WHAT YOU ARE ASKED TO DO> Find how many lines in the material hold the word "into", then state that number and nothing more.

MATERIAL>
★ ★ ★ ★
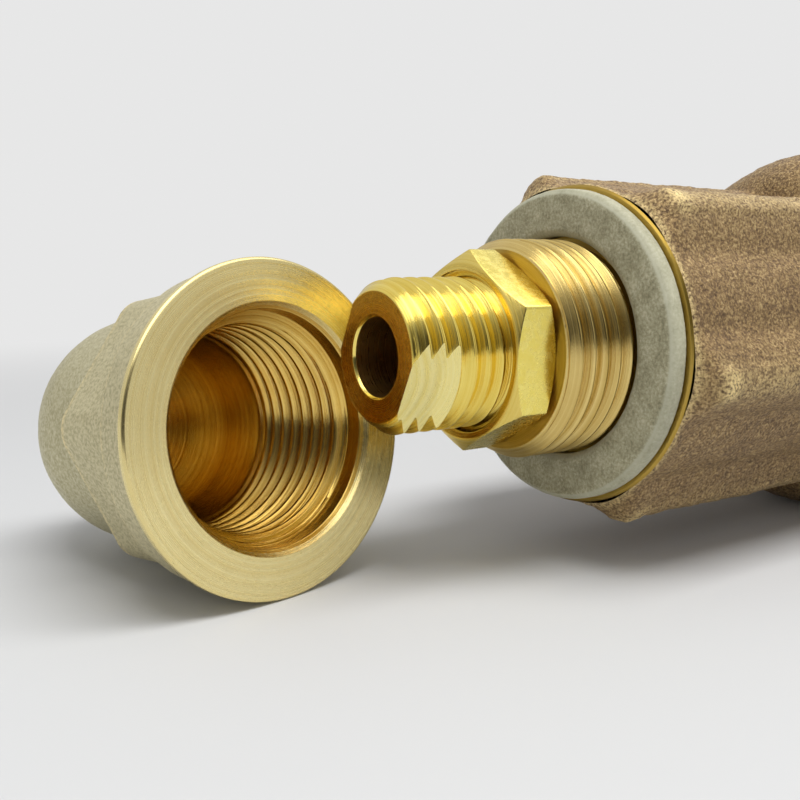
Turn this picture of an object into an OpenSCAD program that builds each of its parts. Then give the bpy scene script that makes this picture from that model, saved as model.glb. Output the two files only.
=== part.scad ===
// Spring-loaded relief valve lying on its side, with its screw-on cap taken off and set down beside it.
// The valve's axis runs along X. Stations along it are counted from the cap's seat on the gasket,
// towards the inlet, and at(station) turns a part built along +Z so that it points towards the inlet.
// The origin is the centre of the inlet's open end.

/* [Cap thread and boss] */
// Major diameter of the cap thread
cap_thread_d = 27; // [26:0.5:28]
// Pitch of the cap thread and of the adjusting screw's thread
pitch = 2; // [1.5:0.5:2]
// How far the threaded boss stands in front of the cap's seat
boss_len = 9; // [8:0.5:10]

/* [Cap gasket] */
// Thickness of the flat gasket
gasket_t = 2.4; // [2:0.1:3]
// Outer diameter of the flat gasket
gasket_d = 39.2; // [38:0.2:40]

/* [Adjusting screw and lock nut] */
// Major diameter of the adjusting screw
screw_d = 18; // [17.5:0.5:18]
// How far the screw stands in front of the cap's seat
screw_out = 26.6; // [25:0.2:27]
// Bore through the hollow screw
screw_bore_d = 9; // [8.4:0.2:9.4]
// Distance across the screw's two wrench flats
flats_af = 13.6; // [13:0.1:14.4]
// Length of the wrench flats
flats_len = 6.2; // [5:0.2:7]
// Direction that the flats face, round the valve's axis
flats_turn = 27; // [0:1:60]
// Distance across the flats of the lock nut
nut_af = 21; // [20.6:0.1:21.2]
// Thickness of the lock nut
nut_t = 5.7; // [5:0.1:6]
// How far the lock nut's corners are turned
nut_turn = 32; // [0:1:60]

/* [Cap] */
// Outer diameter of the cap's machined flange
cap_flange_d = 39.5; // [38.5:0.5:40]
// Diameter of the cap's mouth at its face
cap_mouth_d = 29.4; // [29:0.1:30]
// Distance across the flats of the cap's hexagon, before its corners are rounded
cap_af = 31.4; // [30:0.2:32]
// Outer diameter of the cap's dome
dome_d = 29.8; // [29:0.2:30.4]
// Depth of the dome's centre behind the mouth
dome_depth = 25.2; // [24:0.2:27]
// How far the hexagon's corners are turned
cap_hex_turn = 23; // [0:1:60]
// Where the mouth's centre lies, along the valve from the cap's seat
cap_x = -34.9; // [-60:0.1:-34]
// Where the mouth's centre lies, across the valve
cap_y = 7.8; // [7.8:0.1:40]
// Compass direction that the mouth faces
cap_heading = -77; // [-95:1:-70]
// How far the mouth tips up as the cap lies on its side
cap_tilt = 6.7; // [4:0.1:9]

/* [Bonnet] */
// Distance across the flats of the six-sided casting
bonnet_af = 40.6; // [40:0.2:42]
// Radius of the six rounded ridges
ridge_r = 4; // [3:0.5:5]
// How far each face dips between two ridges
face_dip = 0.5; // [0:0.1:1]
// How far the ridges are turned
ridge_turn = 8; // [0:1:60]
// Diameter of the machined seat under the gasket
seat_d = 40.4; // [40:0.2:41]
// Diameter of the round barrel, and of the body
barrel_d = 56; // [54:1:60]

/* [Body] */
// Distance from the cap's seat to the centre of the outlet
outlet_station = 83; // [83:0.5:84]
// Distance from the valve's axis to the outlet's face
outlet_reach = 50; // [46:1:60]
// Tapping size of the outlet's thread
outlet_bore_d = 30.3; // [28:0.1:31]
// Outer diameter of the inlet's thread
inlet_thread_d = 33.2; // [30:0.1:34]
// Bore of the nozzle
nozzle_bore_d = 19; // [17:0.5:20]

/* [Spring] */
// Wire diameter
wire_d = 3; // [2.4:0.1:3]
// Mean diameter of the coils
coil_d = 24; // [23:0.5:25]
// Number of turns
turns = 4.5; // [4:0.5:4.5]

/* [Hidden] */

$fn = 96;
eps = 0.01;                                 // overlap that joins two shapes of one casting
far = 100;                                  // longer than any cut
run = 0.07;                                 // radial clearance of a running fit
seal_gap = 0.05;                            // radial clearance of a threaded or pressed fit
thread_h = 0.6134 * pitch;                  // depth of an external thread
crest = 0.1;                                // what is taken off a sharp crest, in radius
boss_r = cap_thread_d / 2 - crest;
boss_root_r = cap_thread_d / 2 - thread_h;
screw_r = screw_d / 2 - crest;
screw_root_r = screw_d / 2 - thread_h;
barrel_r = barrel_d / 2;

// Stations along the valve's axis
seat = gasket_t;                            // bonnet's machined seat
ridge_start = seat + 0.2;
shoulder_start = 46.5;                      // where the six-sided casting runs into the round barrel
bonnet_end = 60;
body_start = bonnet_end + 1.5;
spigot_end = 67;
guide_end = spigot_end + 4;
chamber_end = 92;
body_end = 104;
nozzle_seat = 86;
nozzle_hex_start = 105.5;
hex_end = 118;
valve_end = 134;
screw_end = 16;                             // inner end of the adjusting screw
washer_end = screw_end + 1;
upper_plate_end = washer_end + 4;
lower_plate_start = 50;
lower_plate_end = 55;
collar_end = 58;
holder_start = 76.5;
spindle_tip = 79;

// Radii inside the valve
spring_room_r = 16.5;
plate_r = 15.8;
spigot_r = 22;
chamber_r = 19.5;
spindle_r = 3.5;
ball_r = 3;
holder_r = 12;
nozzle_thread_r = 17;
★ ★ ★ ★
RESULT> 2